Two climate scientists, in a comment in Nature, note the media (and many climate scientists too) have been incorrectly presenting the RCMP8.5 “worst case scenario” as the most likely case. Data show this worst case is extremely unlikely, but its use in climate communications propaganda messaging has led to a mental health crisis as up to half of various population groups believe humanity may be extinct in ten years, and many youth are now medicated for anxiety caused by exaggerated climate communications efforts.
A new book discusses our focus on negative news – and how negativity in all aspects of our life is not where we need to be. I’m buying the book.
The news headline says Oregon ranks high in natural disasters, which the text explains, is wildfires in the State.
This claim comes from a press release from a small, little known online Internet insurance sales web site. This type of press release is put out in hopes of garnering free publicity – and it certainly worked for them – in large part because the media, like all of us, is more likely to succumb to a fear-based scary headline.
However, if we practice factfulness and look at the long term trend in Oregon fires we see that a small rise at the right end of the chart has been translated into a crisis and a catastrophe. The chart above is the official chart from the Oregon government’s Fire Statistics page, and shows actual acreage burned and total fires burned in Oregon since 1911.
The slight increase at the extreme right edge is the basis for the scary headline. By leaving out all historical context and by focusing on large percentile increase in a tiny number at the right edge of the chart, the media creates unwarranted fear and hysteria in viewers.
The media’s focus on scary, fear-based propaganda messaging – and avoidance of discussing workable solutions that are already underway – leads to intense negativity and anxiety. The result has been a majority of young people believing humanity may be extinct in ten years, even though there is zero evidence to support such nonsense. We are literally scaring people to death via false and inappropriate propaganda messaging. Some journalists are looking to “solutions journalism” moving away from the whining negativity of current news reports that focus on problems and seldom examine workable solutions,. This new approach offers hope and a positive way forward.
We are faced with a constant bombardment of negativity – yet most of it is flat out false. We live in the best of times in human history, and even our environmental footprint is improving dramatically, contrary to the constant drone of fear mongering.
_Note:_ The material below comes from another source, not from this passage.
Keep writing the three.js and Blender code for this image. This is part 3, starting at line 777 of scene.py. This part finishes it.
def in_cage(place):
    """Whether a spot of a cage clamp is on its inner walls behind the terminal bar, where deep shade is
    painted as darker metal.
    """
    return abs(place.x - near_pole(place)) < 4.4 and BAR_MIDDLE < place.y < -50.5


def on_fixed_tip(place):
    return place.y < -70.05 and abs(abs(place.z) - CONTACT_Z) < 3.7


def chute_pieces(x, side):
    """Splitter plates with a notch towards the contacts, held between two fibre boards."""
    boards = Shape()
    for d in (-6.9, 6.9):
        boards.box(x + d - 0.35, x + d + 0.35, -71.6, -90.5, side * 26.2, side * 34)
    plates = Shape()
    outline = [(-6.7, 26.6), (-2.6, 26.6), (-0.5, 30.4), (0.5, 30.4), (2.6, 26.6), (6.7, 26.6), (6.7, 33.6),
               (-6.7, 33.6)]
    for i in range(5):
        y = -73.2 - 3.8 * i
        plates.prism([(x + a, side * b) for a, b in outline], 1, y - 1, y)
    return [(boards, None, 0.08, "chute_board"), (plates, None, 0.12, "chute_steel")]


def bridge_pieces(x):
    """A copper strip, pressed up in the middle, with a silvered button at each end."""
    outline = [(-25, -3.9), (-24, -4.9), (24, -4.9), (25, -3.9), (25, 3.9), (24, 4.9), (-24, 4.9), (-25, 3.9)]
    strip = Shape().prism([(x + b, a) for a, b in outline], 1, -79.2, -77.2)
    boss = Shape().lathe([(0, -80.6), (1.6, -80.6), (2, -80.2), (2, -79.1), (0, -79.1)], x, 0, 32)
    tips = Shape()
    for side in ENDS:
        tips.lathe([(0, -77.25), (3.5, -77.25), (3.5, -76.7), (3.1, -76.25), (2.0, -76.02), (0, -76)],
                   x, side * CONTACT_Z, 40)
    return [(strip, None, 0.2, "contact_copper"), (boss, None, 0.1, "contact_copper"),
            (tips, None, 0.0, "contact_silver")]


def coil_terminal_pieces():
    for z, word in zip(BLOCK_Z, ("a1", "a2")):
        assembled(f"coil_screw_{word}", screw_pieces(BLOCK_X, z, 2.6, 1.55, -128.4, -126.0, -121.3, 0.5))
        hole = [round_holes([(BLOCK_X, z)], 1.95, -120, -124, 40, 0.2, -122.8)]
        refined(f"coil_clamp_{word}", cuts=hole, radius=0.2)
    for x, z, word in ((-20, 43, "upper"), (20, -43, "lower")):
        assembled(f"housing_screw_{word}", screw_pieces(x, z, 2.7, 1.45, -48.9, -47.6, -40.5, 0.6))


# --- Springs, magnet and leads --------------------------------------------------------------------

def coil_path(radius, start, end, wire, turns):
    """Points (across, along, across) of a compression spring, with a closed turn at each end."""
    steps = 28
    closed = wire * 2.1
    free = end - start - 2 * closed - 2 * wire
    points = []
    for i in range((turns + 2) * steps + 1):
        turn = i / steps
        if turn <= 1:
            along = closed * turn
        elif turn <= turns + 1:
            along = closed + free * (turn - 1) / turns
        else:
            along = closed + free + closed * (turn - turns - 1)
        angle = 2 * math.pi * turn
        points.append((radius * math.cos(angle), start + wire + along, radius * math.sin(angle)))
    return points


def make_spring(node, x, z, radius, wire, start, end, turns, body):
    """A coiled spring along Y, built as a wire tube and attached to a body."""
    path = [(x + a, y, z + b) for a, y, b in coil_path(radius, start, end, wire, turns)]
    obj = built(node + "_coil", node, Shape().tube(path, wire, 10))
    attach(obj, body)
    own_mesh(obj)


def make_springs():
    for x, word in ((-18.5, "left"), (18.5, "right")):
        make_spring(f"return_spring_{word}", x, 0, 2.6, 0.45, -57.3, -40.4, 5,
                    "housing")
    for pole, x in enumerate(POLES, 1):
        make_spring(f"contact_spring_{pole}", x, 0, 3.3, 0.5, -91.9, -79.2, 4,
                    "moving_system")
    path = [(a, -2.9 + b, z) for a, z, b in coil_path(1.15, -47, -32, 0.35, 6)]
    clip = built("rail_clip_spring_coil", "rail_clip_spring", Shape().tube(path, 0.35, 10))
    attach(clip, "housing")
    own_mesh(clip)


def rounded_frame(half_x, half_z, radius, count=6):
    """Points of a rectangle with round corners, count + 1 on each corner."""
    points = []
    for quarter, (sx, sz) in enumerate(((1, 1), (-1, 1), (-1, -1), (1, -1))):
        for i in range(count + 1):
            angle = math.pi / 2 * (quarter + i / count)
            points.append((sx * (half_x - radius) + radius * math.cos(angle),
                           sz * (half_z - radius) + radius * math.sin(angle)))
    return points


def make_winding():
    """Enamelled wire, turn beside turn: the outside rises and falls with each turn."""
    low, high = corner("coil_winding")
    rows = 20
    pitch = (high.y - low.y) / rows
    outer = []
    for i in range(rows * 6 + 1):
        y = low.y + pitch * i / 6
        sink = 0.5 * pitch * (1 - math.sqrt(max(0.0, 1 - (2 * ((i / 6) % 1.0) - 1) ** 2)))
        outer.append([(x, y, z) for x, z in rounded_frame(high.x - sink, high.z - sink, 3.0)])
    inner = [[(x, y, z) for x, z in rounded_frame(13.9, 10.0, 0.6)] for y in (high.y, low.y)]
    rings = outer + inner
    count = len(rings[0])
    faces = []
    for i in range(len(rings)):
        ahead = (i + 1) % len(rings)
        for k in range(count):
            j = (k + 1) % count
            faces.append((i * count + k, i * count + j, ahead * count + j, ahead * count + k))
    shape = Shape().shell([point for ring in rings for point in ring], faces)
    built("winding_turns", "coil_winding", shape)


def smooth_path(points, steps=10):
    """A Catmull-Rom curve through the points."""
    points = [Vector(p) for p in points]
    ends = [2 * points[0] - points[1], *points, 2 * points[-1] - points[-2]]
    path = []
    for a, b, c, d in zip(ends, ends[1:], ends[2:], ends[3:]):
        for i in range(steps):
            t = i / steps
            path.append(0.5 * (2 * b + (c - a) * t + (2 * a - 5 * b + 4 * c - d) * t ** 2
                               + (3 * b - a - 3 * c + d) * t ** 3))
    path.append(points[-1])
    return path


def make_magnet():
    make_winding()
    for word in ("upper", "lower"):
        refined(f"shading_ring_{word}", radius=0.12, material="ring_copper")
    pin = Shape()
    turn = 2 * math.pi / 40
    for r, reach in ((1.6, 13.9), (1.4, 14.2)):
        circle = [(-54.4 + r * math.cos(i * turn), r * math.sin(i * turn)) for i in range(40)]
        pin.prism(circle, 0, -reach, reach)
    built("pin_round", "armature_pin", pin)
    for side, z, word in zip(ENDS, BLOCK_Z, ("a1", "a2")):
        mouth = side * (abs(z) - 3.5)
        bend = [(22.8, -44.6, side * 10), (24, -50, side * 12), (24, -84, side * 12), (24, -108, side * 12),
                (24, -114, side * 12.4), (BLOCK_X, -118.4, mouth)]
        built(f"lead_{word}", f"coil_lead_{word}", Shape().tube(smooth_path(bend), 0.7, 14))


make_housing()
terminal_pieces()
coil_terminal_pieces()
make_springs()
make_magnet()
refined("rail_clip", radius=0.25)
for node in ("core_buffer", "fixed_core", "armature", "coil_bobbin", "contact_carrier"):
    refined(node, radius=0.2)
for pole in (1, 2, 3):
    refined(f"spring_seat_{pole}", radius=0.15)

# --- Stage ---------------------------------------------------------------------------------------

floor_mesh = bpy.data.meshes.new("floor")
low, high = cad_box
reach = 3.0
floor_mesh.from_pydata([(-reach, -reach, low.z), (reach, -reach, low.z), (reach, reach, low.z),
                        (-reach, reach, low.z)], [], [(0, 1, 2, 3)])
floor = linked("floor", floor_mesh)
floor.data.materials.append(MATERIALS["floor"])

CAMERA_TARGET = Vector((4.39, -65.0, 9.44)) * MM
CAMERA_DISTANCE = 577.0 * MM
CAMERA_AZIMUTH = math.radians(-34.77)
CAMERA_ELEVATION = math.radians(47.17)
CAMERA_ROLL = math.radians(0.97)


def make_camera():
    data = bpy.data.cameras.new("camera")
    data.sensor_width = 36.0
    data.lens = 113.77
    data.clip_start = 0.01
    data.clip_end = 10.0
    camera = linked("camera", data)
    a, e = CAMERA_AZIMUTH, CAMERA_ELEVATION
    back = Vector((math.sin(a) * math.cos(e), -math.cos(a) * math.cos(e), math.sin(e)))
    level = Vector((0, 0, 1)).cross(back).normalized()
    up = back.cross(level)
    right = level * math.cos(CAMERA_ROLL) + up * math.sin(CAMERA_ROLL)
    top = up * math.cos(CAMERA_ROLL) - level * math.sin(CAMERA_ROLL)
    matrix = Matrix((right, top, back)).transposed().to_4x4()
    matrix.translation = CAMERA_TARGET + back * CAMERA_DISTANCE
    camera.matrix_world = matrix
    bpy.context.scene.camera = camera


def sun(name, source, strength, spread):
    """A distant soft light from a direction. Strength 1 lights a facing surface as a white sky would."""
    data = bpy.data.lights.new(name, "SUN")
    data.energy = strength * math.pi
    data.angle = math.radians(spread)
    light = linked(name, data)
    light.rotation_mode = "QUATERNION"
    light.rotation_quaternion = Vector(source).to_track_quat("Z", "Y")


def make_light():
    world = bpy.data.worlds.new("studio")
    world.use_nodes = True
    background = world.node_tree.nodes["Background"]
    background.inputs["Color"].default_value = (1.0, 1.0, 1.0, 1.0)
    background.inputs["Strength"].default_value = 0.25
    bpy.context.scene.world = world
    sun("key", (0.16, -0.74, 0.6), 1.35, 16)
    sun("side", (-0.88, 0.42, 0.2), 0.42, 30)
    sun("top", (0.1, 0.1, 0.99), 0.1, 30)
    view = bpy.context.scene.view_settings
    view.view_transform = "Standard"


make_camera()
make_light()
Public climate communications has gone so far off the target that people now believe in apocalyptic end of life scenarios (in the near term!) that are not supported by any science at all (while telling us we must listen to the scientists). This then, is a summary and link to comments from another actual climate scientist. Because without listening, this is what we get: “I genuinely have the fear that climate change is going to kill me and all my family, I’m not even kidding it’s all I have thought about for the last 9 months every second of the day. It’s making my sick to my stomach, I’m not eating or sleeping and I’m getting panic attacks daily. It’s currently 1 am and I can’t sleep as I’m petrified.” – Young adult in the UK.
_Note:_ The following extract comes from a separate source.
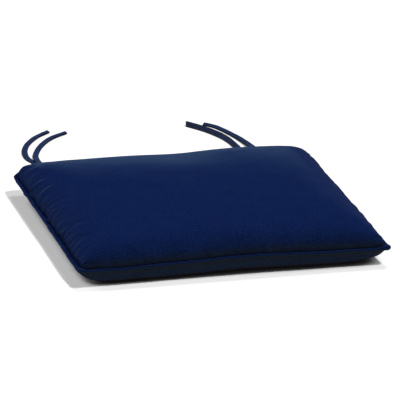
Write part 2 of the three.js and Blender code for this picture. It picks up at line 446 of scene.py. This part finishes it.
swells = [  # low swells and hollows of the filling: u, v, height, spread
    (0.06, 0.8, -0.0029, 0.22),
    (0.43, 0.8, 0.0011, 0.14),
    (0.85, 0.85, -0.001, 0.28),
    (0.85, 0.15, 0.0005, 0.2),
]
panel_cells = 110
even_out = 22  # how soon the threads lie evenly spaced on the way to a seam
cut_half = 0.272  # half the side of a panel as cut, inside its seam allowance


def seam_plan(u, v, outset):
    """Plan place of panel place (u, v), each -1 to 1. outset moves the whole outline outwards."""
    half = seam_half - piping_radius - sewn_in + outset
    radius = corner_radius + outset
    x, y = u * half, v * half
    over = np.maximum(np.abs(x) - (half - radius), 0), np.maximum(np.abs(y) - (half - radius), 0)
    angle = np.arctan2(over[1], over[0])
    reach = np.maximum(*over)
    in_corner = (over[0] > 0) & (over[1] > 0)
    x = np.where(in_corner, np.sign(x) * (half - radius + reach * np.cos(angle)), x)
    y = np.where(in_corner, np.sign(y) * (half - radius + reach * np.sin(angle)), y)
    front = blunt_front * np.exp(-((u + 1) ** 2 + (v + 1) ** 2) / blunt_front_spread**2)
    back = blunt_back * np.exp(-((u + 1) ** 2 + (v - 1) ** 2) / blunt_back_spread**2)
    drawn_x = x * (1 - side_draw / half * (1 - (y / half) ** 2))
    drawn_y = y * (1 - front_draw / half * (1 - (x / half) ** 2))
    return drawn_x + front + back, drawn_y + (front - back) / 2


def seam_level(u, v):
    """The height of the seam's middle: an arch along the front, and the ear at the back left."""
    arch = arch_height * np.exp(-(((u - arch_centre) / arch_spread) ** 2))
    ear = ear_height * ease(*ear_along[:2], u) * (1 - ease(*ear_along[2:], u)) * ease(ear_from, 1, v)
    return seam_height - corner_dip * (u * v) ** 4 + ((1 - v) / 2) ** 2 * (arch - front_dip) + ear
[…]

A professor of atmospheric sciences weighs in on the exaggerated, hyperbolic click-bait inducing media news stories and the negative impact they are having on mental health as many suffer severe climate anxiety. Many such stories are not merely exaggerated but false, which has led to the bizarre situation where a majority of younger voters in the U.S. believe humanity will be extinct within ten years. There is no scientific justification for these beliefs, illustrating how climate communications has gone off the rails.
“Climate change is real but it’s not the end of the world. And increasingly extreme statements by activists undermine environmental progress, say climate scientists.” – another post in our continuing look at poorly done climate communications tactics that are leading many to ignore the climate topic altogether.
PR stunts tend to backfire when they are hypocritical. Greta Thunberg sailed on a donated, crewed, luxury yacht to North America to avoid the CO2 emissions of air travel. But at least two (and likely 4) crew members crossed the Atlantic by air to support her effort. In her current crossing by a crewed, luxury yacht back to Europe, another crew member was flown across the Atlantic. Her travel by luxury yachts has produced significantly more CO2 than if she had simply flown herself. When this information becomes public, the climate message gets lost and viewed as hypocritical (which it is).
A branding expert says climate communications must adopt even scarier sounding propaganda terminology, not based on the actual science, in order to frighten people in to taking action. He proposes terminology such as Global Meltdown or Scorched Earth, neither of which is accurate. He’s advocating the use of lies to persuade targets to adopt an agenda. This approach, however, is likely to backfire and turn people away from even listening to climate communications.